The big event drew closer; my bestfriend (let's call her 'Fiona' because, after all, that's her name) and I had planned every minute detail, attire, arrival and departure times, beverages and how we'd stay conscious until 8:00am Saturday morning- the Allstars deserved an 'all nighter'.

The countdown diminished from days to hours, we'd prepared, schemed and plotted, guffawed uproariously at the ignorance of siblings ('Are the Allstars a basketball team?') and even cut our usual Friday arvo bar session to prepare for the big event. Meeting place set, drinking tactics memorised, endorphins charging - we were set for a night to remember.

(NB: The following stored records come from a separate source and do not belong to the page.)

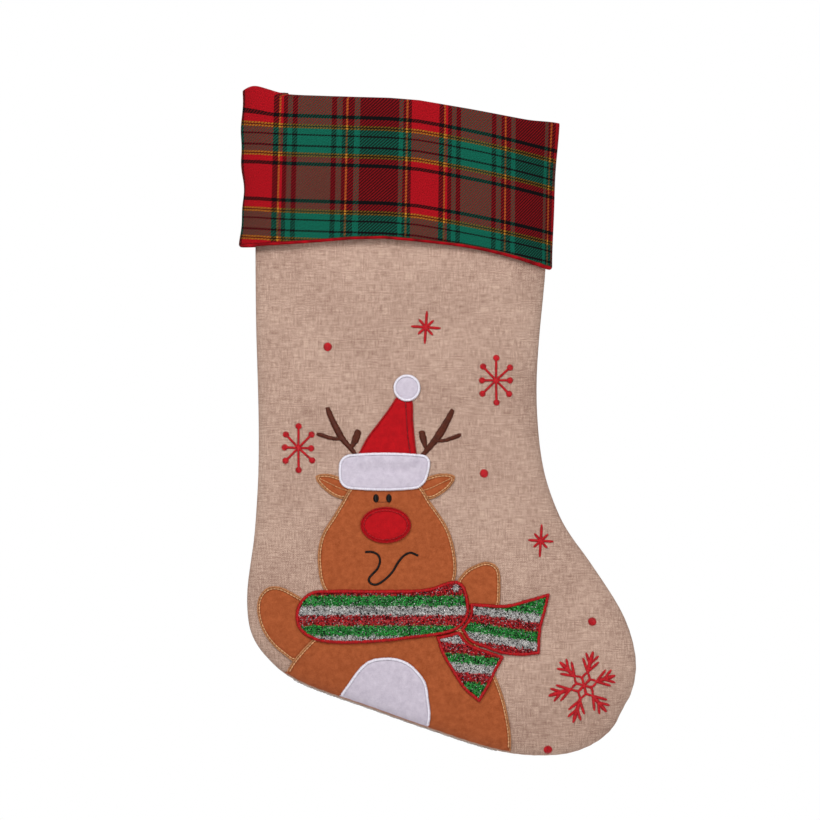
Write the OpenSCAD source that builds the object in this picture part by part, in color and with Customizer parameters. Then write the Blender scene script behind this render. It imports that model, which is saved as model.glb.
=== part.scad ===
// A lined Christmas stocking with a turned-down tartan cuff, a felt reindeer
// stitched on its front, and a cloth loop to hang it by.
// X runs from the heel side to the toe, Y from the decorated front to the back,
// Z up. The origin is on the crease about which the hanging loop folds.

/* [Stocking] */
// Depth from the middle plane to each face of the slightly filled stocking
pillow_depth = 14; // [12:0.5:16]
// Width of the band beside the seam over which each face curves round
pillow_edge = 58; // [50:1:60]
// Thickness of the linen panels
linen_t = 1.2; // [0.8:0.1:1.4]
// Thickness of the stiffening cloth behind the figure
backing_t = 0.4; // [0.3:0.05:0.5]
// Thickness of the lining
lining_t = 0.8; // [0.5:0.1:1]
// Width of the overlocked seam allowance inside
seam_w = 6.5; // [4:0.5:9]

/* [Cuff] */
// Depth from the middle plane to the cuff's face at the rim
cuff_depth_top = 16; // [15.5:0.25:16.5]
// Depth from the middle plane to the cuff's face at its hem
cuff_depth_hem = 20; // [19:0.25:21]
// Thickness of one layer of tartan
tartan_t = 1.2; // [0.8:0.1:1.4]
// Length of tartan that is turned over the rim into the mouth
turn_in = 12; // [8:1:20]

/* [Figure] */
// Thickness of the felt
felt_t = 1; // [0.6:0.1:1.1]
// Thickness of the embroidery
thread_t = 0.6; // [0.4:0.05:0.8]
// Width of the stitched line round each piece of felt
stitch_w = 1.4; // [1:0.1:2]
// Width of the satin border round the scarf
border_w = 3.2; // [2:0.2:4]
// Width of the embroidered arms of stars and snowflakes
arm_w = 1.6; // [1:0.1:2.2]

/* [Hanging loop] */
// Width of the cloth strap
strap_w = 12; // [8:1:16]
// Thickness of the folded strap
strap_t = 1.3; // [1:0.1:1.3]
// Distance from the crease to the bottom of the loop
loop_len = 59; // [50:1:70]
// Radius inside the bend of the loop
loop_bend_r = 3.6; // [3:0.1:4]

/* [Hidden] */

gap = 0.4;
seam_gap = 0.15;
// The middle plane lies this far in front of the loop's crease
mid_y = -19.5;

// Layers over the linen, by distance from its face: limbs, ears and threads, then
// torso and head, then what lies on those, then borders and stitched lines
layer_a = 0.5;
layer_b = layer_a + felt_t + gap;
layer_c = layer_b + felt_t + gap;
layer_d = layer_c + felt_t + 0.3;

// Edge of the stocking, in pairs from the rim to the tip of the toe: down the heel
// side and along the sole, and down the instep
heel_side = [[-17, -6], [-17, -60], [-17, -111], [-16.5, -163], [-15, -215], [-15, -262],
    [-18, -308], [-22.5, -342], [-20.5, -371], [-8, -391], [14, -407.5], [60, -424.5],
    [110, -442], [158, -456], [202, -455.5], [230, -436.5]];
instep_side = [[187, -27], [185, -75], [184, -122], [180.5, -160], [178, -197], [179, -232],
    [184, -265], [196, -296.5], [211, -318.5], [225, -339], [236.5, -358], [243.5, -376],
    [246.5, -394], [244.5, -410], [239, -423], [230, -436.5]];
tip = len(heel_side) - 1;
// The rim of the linen rises this much in the middle of its width
rim_rise = 7;
// Places across the stocking, closer together where the cloth curves to the seam
across = [0, 0.03, 0.09, 0.17, 0.28, 0.4, 0.5, 0.6, 0.72, 0.83, 0.91, 0.97, 1];

// Fold at the rim and hem of the cuff, from the heel side to the instep
crest_line = [[-25, 0.5], [-7, -1.8], [40, -3.5], [87, -5], [118, -9.5], [161, -17], [193.5, -23]];
hem_line = [[-26.5, -107], [13.5, -105], [65, -101.5], [102, -104.5], [131.5, -108],
    [161, -114.5], [187.5, -122.5]];

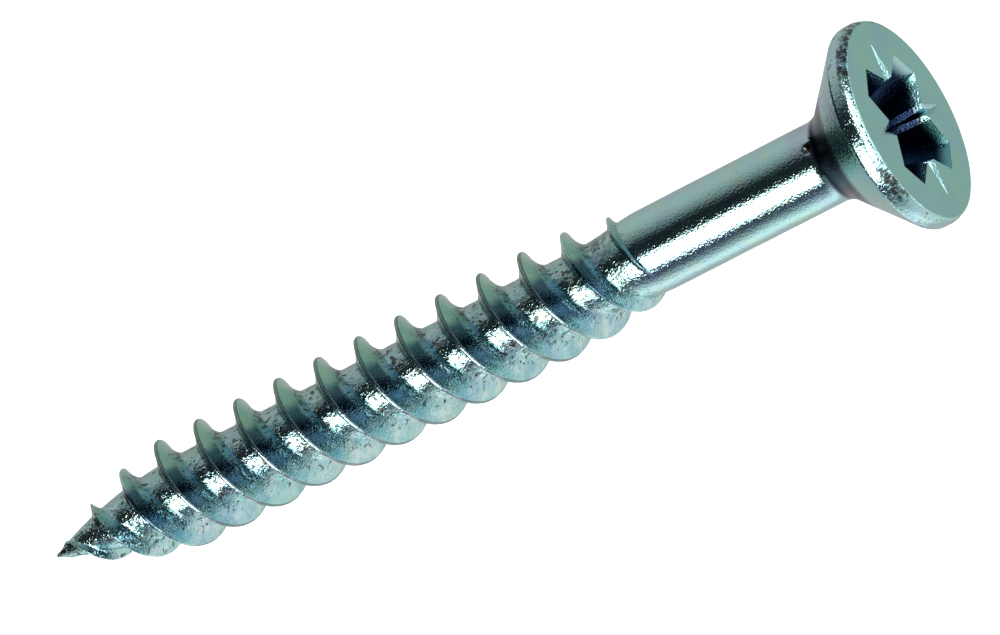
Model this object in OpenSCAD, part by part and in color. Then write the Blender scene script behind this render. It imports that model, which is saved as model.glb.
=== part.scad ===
// Countersunk wood screw: gimlet point, right-hand twin thread, plain shank, 90 degree head
// and a type Z cross recess. Millimetres, axis on Z, head up.
// The origin is the centre of the head's flat face, so the face sits at Z 0.
// The nodes are lengths of one piece of wire, and each meets the next on a flat full section.

/* [Overall] */
// Length from the tip to the head's face
length = 45; // [38:0.5:70]
// Length from the tip to where the thread has faded into the shank
thread_len = 32.2; // [24:0.1:33]
// Length of the gimlet point, where the wire tapers
point_len = 9; // [7:0.1:12]
// Diameter over the thread crests
thread_d = 5; // [4:0.05:6]
// Diameter at the root of the thread
core_d = 3.08; // [2.5:0.02:3.5]
// Diameter of the plain shank
shank_d = 3.62; // [3.2:0.02:4.4]

/* [Head] */
// Diameter of the head
head_d = 9.2; // [7.6:0.05:11.1]
// Included angle of the countersink
sink_angle = 90; // [82:1:100]
// Height of the rim, from the face to where it would meet the countersink in a sharp edge
rim_h = 0.87; // [0.5:0.01:1.1]
// Rounding of the edge between the rim and the face
face_edge_r = 0.16; // [0.05:0.01:0.3]
// Rounding of the shoulder between the rim and the countersink
shoulder_r = 0.7; // [0.2:0.05:1]
// Radius of the hollow under the head, where the countersink runs into the shank
neck_r = 1.2; // [0.6:0.05:1.6]

/* [Cross recess] */
// Distance from the axis to a wing's outer end, at the face
wing_reach = 3.02; // [2.5:0.02:3.3]
// Width of a wing's outer end, at the face
wing_tip_w = 1.46; // [1:0.02:1.6]
// Spread of a wing's side walls towards the axis, seen from above, each side
wing_spread = 14.5; // [5:0.5:18]
// Depth of the wings
wing_depth = 2.5; // [1.8:0.05:2.7]
// Lean of a wing's outer end from upright
wing_end_lean = 32; // [26:0.5:36]
// Lean of a wing's side walls from upright
wing_draft = 4; // [1:0.5:6]
// Diameter of the round middle at the face
middle_d = 3.9; // [3.2:0.05:4]
// Diameter of the round middle at its foot
foot_d = 2.4; // [2:0.05:3]
// How much further down the round middle goes than the wings
middle_drop = 0.2; // [0.05:0.05:0.3]
// Included angle of the cone under the wings
bottom_angle = 130; // [118:1:150]
// Distance from the axis to the outer end of a tick mark
tick_reach = 3.5; // [3:0.02:3.8]
// Width of a tick mark's groove where it meets the recess
tick_w = 0.66; // [0.2:0.02:0.7]
// Depth of a tick mark's groove where it meets the recess
tick_depth = 0.18; // [0.1:0.02:0.8]
// Distance from the axis to the edge of a corner groove, at the face
notch_reach = 2.65; // [2.4:0.05:2.9]
// Turn of the wings about the axis
wing_turn = 45; // [0:1:89]

/* [Thread] */
// Number of threads that wind side by side
starts = 2; // [1:1:3]
// Axial distance from one crest to the next
pitch = 2.163; // [1.8:0.001:2.6]
// Width of the crest
crest_w = 0.17; // [0.1:0.01:0.25]
// Axial width of the flank on the point's side
lead_flank_w = 0.52; // [0.4:0.01:0.65]
// Axial width of the hollow flank on the head's side
trail_flank_w = 0.76; // [0.5:0.01:0.9]
// Angle about Z at which the line of a crest meets the plane of the tip
thread_turn = 141; // [0:1:359]
// Length over which the crest grows to its full height, from the tip
grow_len = 7.4; // [6:0.1:8]
// Length over which the crest fades into the shank
fade_len = 6; // [3:0.1:7]
// Length over which the root rises to the shank
rise_len = 3.1; // [1:0.1:4]
// Radius of the blunt tip
tip_r = 0.06; // [0.04:0.01:0.1]

/* [Hidden] */

zinc = [0.66, 0.76, 0.76];
$fn = 96;
over = 0.3;         // how far a cutter stands above the face
arc_steps = 6;      // chords in each rounded edge
sides = 30;         // columns of thread facets round the axis
core_curve = 2.4;   // bluntness of the root's taper at the point
crest_curve = 1.72; // bluntness of the crest's taper at the point
fade_curve = 2.7;   // how late the crest drops as it fades
lead_mid = 0.45;    // share of the ridge's height halfway up the flank on the point's side
trail_high = 0.5;   // the same a third of the way down the hollow flank
trail_low = 0.11;   // and two thirds of the way down it
slim = 0.15;        // least share of its full width that the ridge keeps where it is low
notch_foot = 1.3;    // distance from the axis to that edge at the foot of its cutter
notch_depth = 1.9;   // depth of the cutter; the groove itself fades into the middle above it
notch_spread = 14;   // angle of each side of a corner groove to its middle, degrees
notch_inset = 0.55;  // where its cutter starts, as a share of the middle's radius
tick_inset = 0.8;   // where a tick mark's cutter starts, as a share of the middle's radius

thread_r = thread_d / 2;
core_r = core_d / 2;
shank_r = shank_d / 2;
head_r = head_d / 2;
middle_r = middle_d / 2;
foot_r = foot_d / 2;
sink = sink_angle / 2;

// Heights down from the face. The hollow under the head turns from upright to the countersink's lean.
neck_out = neck_r * (1 - cos(sink));
neck_down = neck_r * sin(sink);
sink_down = (head_r - shank_r - neck_out) / tan(sink);
head_h = rim_h + sink_down + neck_down;

// The ridge's section as rows: axial distance from the middle of the crest, and share of its height.
ridge = [
    [-crest_w / 2 - lead_flank_w, 0],
    [-crest_w / 2 - lead_flank_w / 2, lead_mid],
    [-crest_w / 2, 1],
    [crest_w / 2, 1],
    [crest_w / 2 + trail_flank_w / 3, trail_high],
    [crest_w / 2 + trail_flank_w * 2 / 3, trail_low],
    [crest_w / 2 + trail_flank_w, 0]
];
rows = len(ridge);

// A curve from 0 to 1 with level ends.
function ease(x) = x <= 0 ? 0 : x >= 1 ? 1 : x * x * (3 - 2 * x);

// A blunt curve from 0 at the tip to 1 at the given length.
function ogive(u, len, power) = u <= 0 ? 0 : u >= len ? 1 : 1 - pow(1 - u / len, power);

// Radius at the root of the thread, at height u above the tip.
function root_at(u) =
    tip_r + (core_r - tip_r) * ogive(u, point_len, core_curve)
    + (shank_r - core_r) * ease((u - thread_len + rise_len) / rise_len);

// Height of the ridge above its root, at height u above the tip.
function ridge_at(u) =
    let (grown = max(0, thread_r * ogive(u, grow_len, crest_curve) - root_at(u)),
         faded = min(1, max(0, (u - thread_len + fade_len) / fade_len)))
    grown * (1 - pow(faded, fade_curve));

// Row i and column j of the threaded surface, as height above the tip and radius.
// Once round, a crest has climbed by as many crests as there are starts, so row i in the
// column after the last is the same point as row i + starts * rows in column 0.
function skin(i, j) =
    let (turn = floor(i / rows),
         row = ridge[i - turn * rows],
         crest = pitch * (turn + starts * (j / sides - thread_turn / 360)),
         swell = min(1, ridge_at(crest) / (thread_r - core_r)),
         u = crest + row[0] * max(slim, swell))
    [u, root_at(u) + row[1] * ridge_at(crest)];

first_row = -rows * (starts + 1);
last_row = rows * ceil(thread_len / pitch + starts + 1);
surface = [for (i = [first_row : last_row]) [for (j = [0 : sides - 1]) skin(i, j)]];
function at(i, j) = surface[i - first_row][j];

// The last row of column j at or below height u, and the radius of the surface at u.
function row_below(j, u) =
    max([for (i = [first_row : last_row - 1]) if (at(i, j)[0] <= u) i]);
function radius_at(j, u) =
    let (i = row_below(j, u), a = at(i, j), b = at(i + 1, j))
    a[1] + (b[1] - a[1]) * (u - a[0]) / (b[0] - a[0]);

// A closed length of the threaded part, cut flat at heights u0 and u1 above the tip.
module threaded(u0, u1) {
    low = [for (j = [0 : sides - 1]) row_below(j, u0)];
    high = [for (j = [0 : sides - 1]) row_below(j, u1) + 1];
    low_r = [for (j = [0 : sides - 1]) radius_at(j, u0)];
    high_r = [for (j = [0 : sides - 1]) radius_at(j, u1)];
    bottom = min(low);
    top = max(high);

    function place(j, u, r) =
        let (a = 360 * j / sides) [r * cos(a), r * sin(a), u - length];
    function corner(i, j) =
        i <= low[j] ? place(j, u0, low_r[j])
        : i >= high[j] ? place(j, u1, high_r[j])
        : place(j, at(i, j)[0], at(i, j)[1]);
    // Number of the corner at row i and column j, counted on past the last column.
    function id(i, j) =
        let (k = j % sides, n = i + (j == sides ? starts * rows : 0))
        (max(low[k], min(high[k], n)) - bottom) * sides + k;
    function whole(t) = t[0] != t[1] && t[1] != t[2] && t[2] != t[0];

    facets = [for (i = [bottom - starts * rows : top - 1], j = [0 : sides - 1])
        each [[id(i, j), id(i + 1, j + 1), id(i, j + 1)],
              [id(i, j), id(i + 1, j), id(i + 1, j + 1)]]];
    polyhedron(
        points = [for (i = [bottom : top], j = [0 : sides - 1]) corner(i, j)],
        faces = concat(
            [for (t = facets) if (whole(t)) t],
            [[for (j = [0 : sides - 1]) id(low[j], j)]],
            [[for (j = [sides - 1 : -1 : 0]) id(high[j], j)]]
        )
    );
}

// Points of an arc about centre c, from angle a0 to angle a1.
function arc(c, r, a0, a1) = [
    for (i = [0 : arc_steps])
        let (a = a0 + (a1 - a0) * i / arc_steps)
        [c.x + r * cos(a), c.y + r * sin(a)]
];

// Half outline of the head: axis, hollow neck, countersink, shoulder, rim and face.
module head_outline() {
    // The shoulder is tangent to the rim and to the countersink.
    shoulder_up = shoulder_r * tan((90 - sink) / 2);
    polygon(concat(
        [[0, 0], [0, -head_h]],
        arc([shank_r + neck_r, -head_h], neck_r, 180, 180 - sink),
        arc([head_r - shoulder_r, -rim_h + shoulder_up], shoulder_r, sink - 90, 0),
        arc([head_r - face_edge_r, -face_edge_r], face_edge_r, 0, 90)
    ));
}

// A solid between two convex outlines of the same number of points, at heights z0 below z1.
module loft(lower, z0, upper, z1) {
    n = len(lower);
    polyhedron(
        points = concat([for (p = lower) [p.x, p.y, z0]], [for (p = upper) [p.x, p.y, z1]]),
        faces = concat(
            [[for (i = [0 : n - 1]) i]],
            [[for (i = [n - 1 : -1 : 0]) n + i]],
            [for (i = [0 : n - 1]) [i, n + i, n + (i + 1) % n, (i + 1) % n]]
        )
    );
}

// A wing seen from above: a wedge from the axis out, narrower at its outer end.
function wing_outline(reach, tip) =
    let (root = tip + reach * tan(wing_spread))
    [[0, -root], [reach, -tip], [reach, tip], [0, root]];

module wing() {
    lean = tan(wing_end_lean);
    draft = tan(wing_draft);
    loft(wing_outline(wing_reach - wing_depth * lean, wing_tip_w / 2 - wing_depth * draft),
         -wing_depth,
         wing_outline(wing_reach + over * lean, wing_tip_w / 2 + over * draft),
         over);
}

// The round middle and the cone under it.
module recess_middle() {
    middle_depth = wing_depth + middle_drop;
    bottom_h = foot_r / tan(bottom_angle / 2);
    flare = (middle_r - foot_r) / middle_depth;
    rotate_extrude()
        polygon([
            [0, over],
            [middle_r + over * flare, over],
            [foot_r, -middle_depth],
            [0, -middle_depth - bottom_h]
        ]);
}

// A shallow V groove that fades out across the face.
// The outline of a corner groove's cutter whose edge is at the given distance.
function groove_outline(reach) =
    let (inner = middle_r * notch_inset, half = (reach - inner) * tan(notch_spread))
    [[inner, -half], [reach, 0], [inner, half]];

module corner_groove() {
    // A steep groove down the corner between two wings, for the driver's small ribs.
    lean = (notch_reach - notch_foot) / notch_depth;
    loft(groove_outline(notch_foot), -notch_depth, groove_outline(notch_reach + over * lean), over);
}

module tick_mark() {
    // The groove carries on inwards past the recess's edge, and upwards past the face.
    start = middle_r * tick_inset;
    run = (tick_reach - start) / (tick_reach - middle_r);
    depth = tick_depth * run;
    grow = (depth + over) / depth;
    half = tick_w / 2 * run * grow;
    polyhedron(
        points = [
            [start, 0, -depth],
            [start, -half, over],
            [start, half, over],
            [start + (tick_reach - start) * grow, 0, over]
        ],
        faces = [[0, 1, 2], [0, 3, 1], [0, 2, 3], [1, 3, 2]]
    );
}

module cross_recess() {
    recess_middle();
    for (a = [0 : 90 : 270]) rotate(a) wing();
    for (a = [45 : 90 : 315]) rotate(a) {
        tick_mark();
        corner_groove();
    }
}

module head() {
    color(zinc)
    difference() {
        rotate_extrude() head_outline();
        rotate(wing_turn) cross_recess();
    }
}

module shank() {
    color(zinc)
    translate([0, 0, thread_len - length])
        cylinder(h = length - thread_len - head_h, r = shank_r);
}

module thread() {
    color(zinc) threaded(point_len, thread_len);
}

module gimlet_point() {
    color(zinc) threaded(0, point_len);
}

head();
shank();
thread();
gimlet_point();
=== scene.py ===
# %% [markdown]
# # A zinc-plated wood screw
# The screw is one piece of steel wire. A punch has pressed its head and its cross recess cold,
# dies have rolled its two threads, and then it has been plated with bright zinc. Four lengths
# of it were designed as solids: head, shank, thread and gimlet point. This lesson makes
# a fine surface for each length, in the place that the design gives it, and then the plating
# and the studio that it reflects. Lengths are in millimetres until a piece is finished.

# %% The frame
import math

import bmesh
import bpy
from mathutils import Matrix, Vector, noise


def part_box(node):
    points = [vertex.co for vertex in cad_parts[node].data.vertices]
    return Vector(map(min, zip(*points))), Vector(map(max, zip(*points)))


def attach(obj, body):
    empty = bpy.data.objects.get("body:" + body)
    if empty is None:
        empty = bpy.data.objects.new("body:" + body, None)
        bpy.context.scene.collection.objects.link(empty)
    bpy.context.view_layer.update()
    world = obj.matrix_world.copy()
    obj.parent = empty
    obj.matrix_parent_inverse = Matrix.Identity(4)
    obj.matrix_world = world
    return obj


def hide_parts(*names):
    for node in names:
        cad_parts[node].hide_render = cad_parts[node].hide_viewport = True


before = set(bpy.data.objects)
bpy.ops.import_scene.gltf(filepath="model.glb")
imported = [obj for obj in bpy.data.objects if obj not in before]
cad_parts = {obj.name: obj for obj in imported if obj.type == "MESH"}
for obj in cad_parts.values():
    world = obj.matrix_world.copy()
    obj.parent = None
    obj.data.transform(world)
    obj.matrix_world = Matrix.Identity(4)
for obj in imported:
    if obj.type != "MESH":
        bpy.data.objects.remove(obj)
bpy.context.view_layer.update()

MM = 0.001

# %% [markdown]
# ## Sizes
# The places where one length ends and the next begins come from the frame, and so do the
# outer radii. What the frame doesn't say, such as the pitch, is named here as the design
# has it. Heights along the thread are measured upwards from the tip, as a thread roller would.
# LEAD is the side of a ridge that faces the tip, and TRAIL the side that faces the head. The
# ridges grow over GROW_LEN from the tip, and fade over FADE_LEN below the shank, while the root
# rises to the shank over RISE_LEN. The CURVE values say how bluntly. SLIM is the least width of
# a ridge, as a share of its full width, and the INSET values are shares of MIDDLE_R.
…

Somehow, somewhere, something sort of went wrong. An old friend phoned and enquired whether my friends and I wanted to have pre DAAS drinks at his flat... "why not?"... it was an improvement on the previous plan of casually swigging Mercury Cider as we meandered down Regent Street. A little decorum might actually add to the evening. So we arrive and partake in a few social drinks and a few more and well... unfortunately, folks, Fiona and I suffer from a sadly weak-will and a nonexistent resolve... whether it is missing lectures or that third bottle you really don't have to ask us twice.

So we're riotously pissed right, (bug ger it, not even Cher can turn back time) but fortunately someone remembers to ring a taxi - 5 seater no less, and we make it to Uni in time to get a good spot and hear the support. Fortunately Fiona had this guy coming onto her. Fortunately he was old fashioned and bought her drinks. Fortunately Fiona's the sharing kind (tee hee) . We grooved and sang and were at the point of spontaneous combustion when the Allstars finally came on stage.

Hmmm, that's the last thing I remember really, except for Fuckwit, numerous visits to the loo (my friends tell me that I did away with refastening my belt andjeans after one of these trips) and non-stop laughs (not solely at DAAS). I have a friend who might lend me the Dead and Alive CD, maybe I'll borrow it sometime and find out what was so funny?